Lauren sees her role as a Firesoul as being the “guardian of a special green space.” But she is more than just a guardian; she is a provider and an innovator in helping to maintain her Sacred Place, which enables the “reconnection, restoration [and] recreation” that its visitors need.
The Northeast Interfaith Peace Garden has grown over the years. It is comprised of many different sections. The 43-foot labyrinth, with different colored bricks interlaid to form a spiraling circle, is a way for visitors to recenter themselves.
Some view it as a place to pray, while others walk the labyrinth to find peace of mind. The labyrinth leads to the Sacred Writings Garden, which houses five separate circular gardens, each dedicated to its respective religion: Christianity, Judaism, Islam, the Earth Religions, and the Eastern Religions. There is also a vegetable and herb garden that has been established behind the convent building, which now houses the Connection program and its partner nonprofit, Asylee Women Enterprise.
The garden means different things to each person who passes through it.

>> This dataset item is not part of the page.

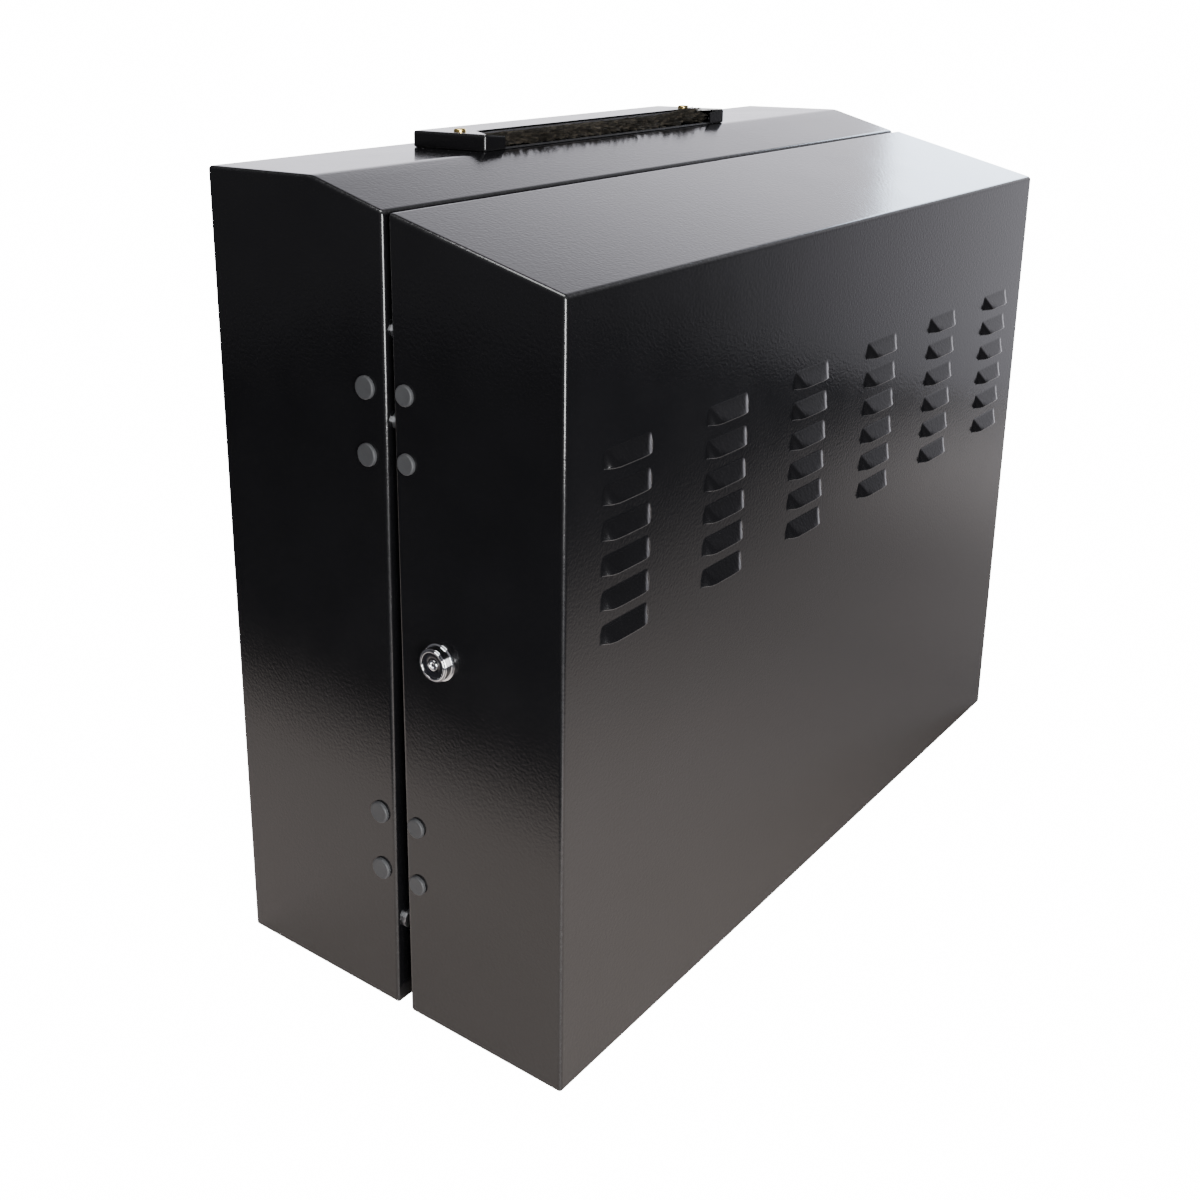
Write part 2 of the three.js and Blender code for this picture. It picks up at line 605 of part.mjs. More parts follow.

“There are clients who have been subdued or withdrawn but then light up when they come out to the vegetable/herb garden: a Syrian refugee who eagerly gathers parsley; a couple from East Africa who have planted rows of okra, beans and peppers; another client who single-handedly cleared three raised beds of weeds, making way for squash and watermelon seeds.”
For some, it serves as a place of refuge and peace, yet for others, it serves as a place of purpose. This diversity in individuality allows Lauren’s Sacred Place to serve and benefit its community.